* _Exercise instructions_
Output the material beneath exactly, leaving nothing out.

* _Stored data_
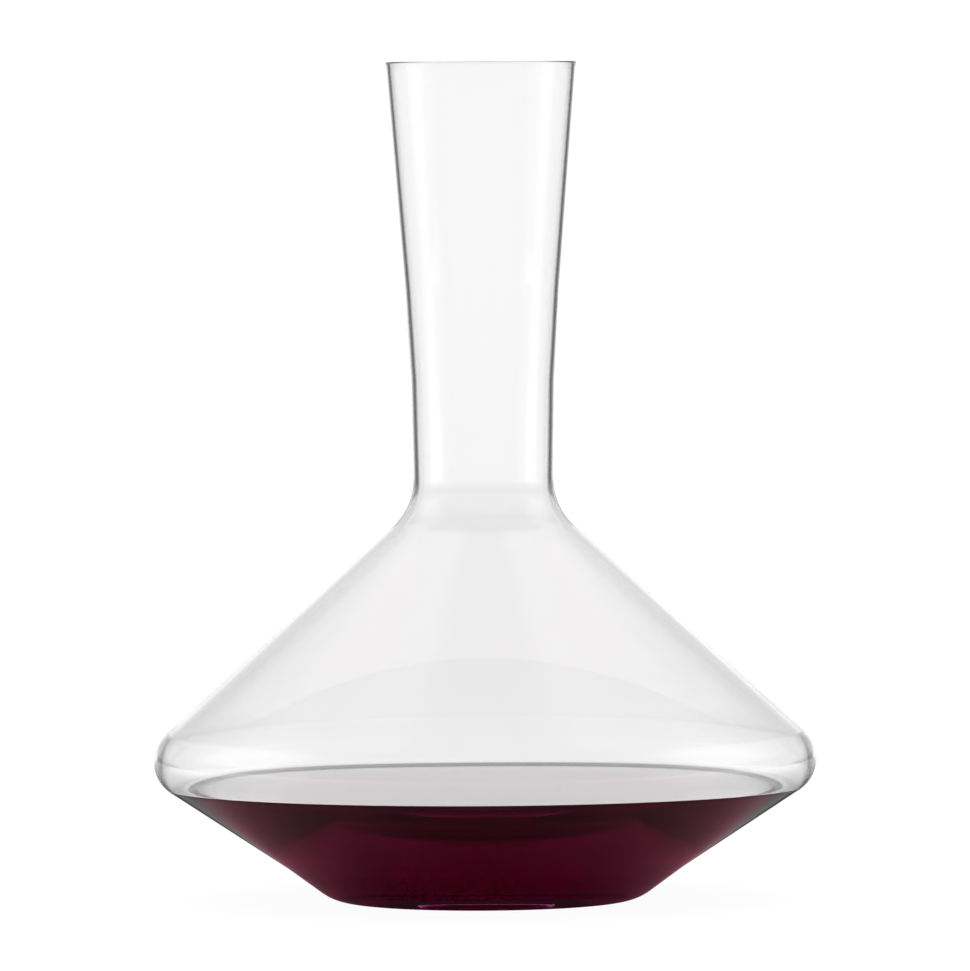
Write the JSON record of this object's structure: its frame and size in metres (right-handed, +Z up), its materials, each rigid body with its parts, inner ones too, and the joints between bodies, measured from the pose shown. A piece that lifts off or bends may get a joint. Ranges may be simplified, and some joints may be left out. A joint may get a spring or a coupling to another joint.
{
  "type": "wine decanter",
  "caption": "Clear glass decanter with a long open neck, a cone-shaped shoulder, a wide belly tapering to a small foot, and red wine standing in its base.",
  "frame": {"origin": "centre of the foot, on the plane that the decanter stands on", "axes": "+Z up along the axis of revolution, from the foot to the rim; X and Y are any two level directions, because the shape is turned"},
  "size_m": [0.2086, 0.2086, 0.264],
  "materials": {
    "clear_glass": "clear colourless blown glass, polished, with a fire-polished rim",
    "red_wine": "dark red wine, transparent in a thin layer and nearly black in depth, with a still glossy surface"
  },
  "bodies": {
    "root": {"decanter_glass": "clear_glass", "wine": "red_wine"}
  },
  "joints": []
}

* _Solved exercise_
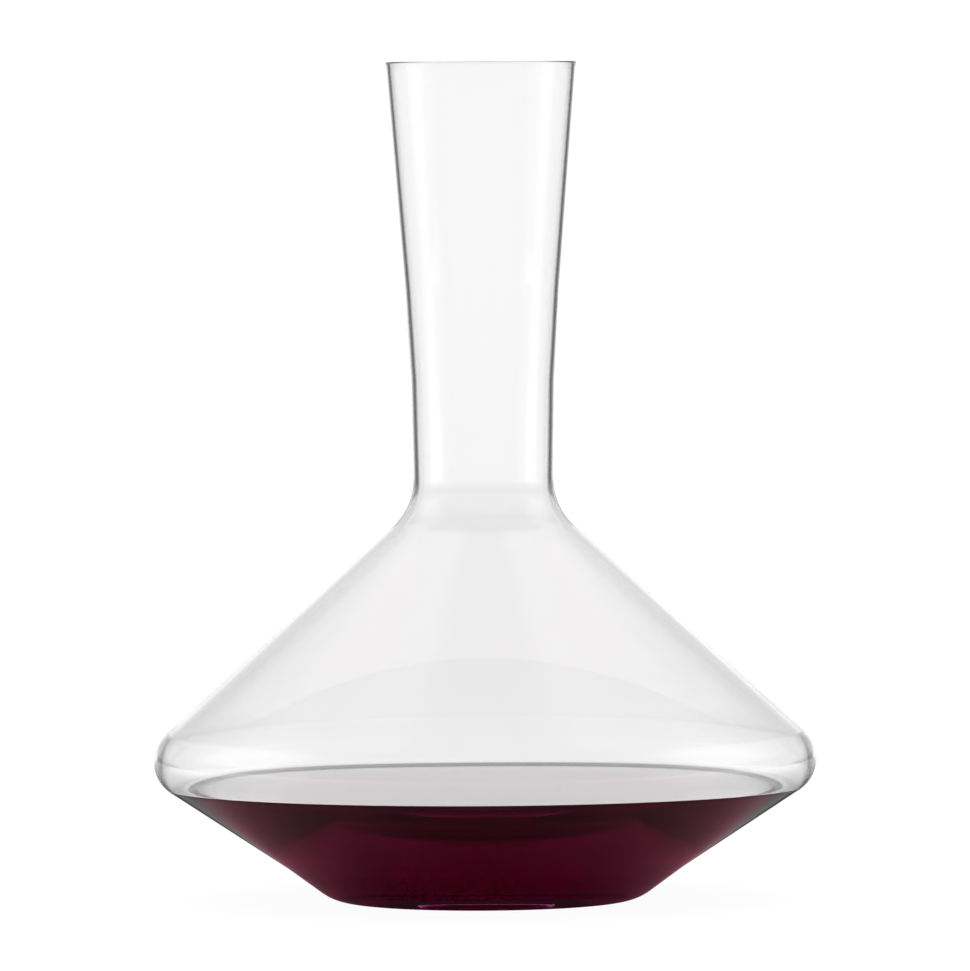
Write the JSON record of this object's structure: its frame and size in metres (right-handed, +Z up), its materials, each rigid body with its parts, inner ones too, and the joints between bodies, measured from the pose shown. A piece that lifts off or bends may get a joint. Ranges may be simplified, and some joints may be left out. A joint may get a spring or a coupling to another joint.
{
  "type": "wine decanter",
  "caption": "Clear glass decanter with a long open neck, a cone-shaped shoulder, a wide belly tapering to a small foot, and red wine standing in its base.",
  "frame": {"origin": "centre of the foot, on the plane that the decanter stands on", "axes": "+Z up along the axis of revolution, from the foot to the rim; X and Y are any two level directions, because the shape is turned"},
  "size_m": [0.2086, 0.2086, 0.264],
  "materials": {
    "clear_glass": "clear colourless blown glass, polished, with a fire-polished rim",
    "red_wine": "dark red wine, transparent in a thin layer and nearly black in depth, with a still glossy surface"
  },
  "bodies": {
    "root": {"decanter_glass": "clear_glass", "wine": "red_wine"}
  },
  "joints": []
}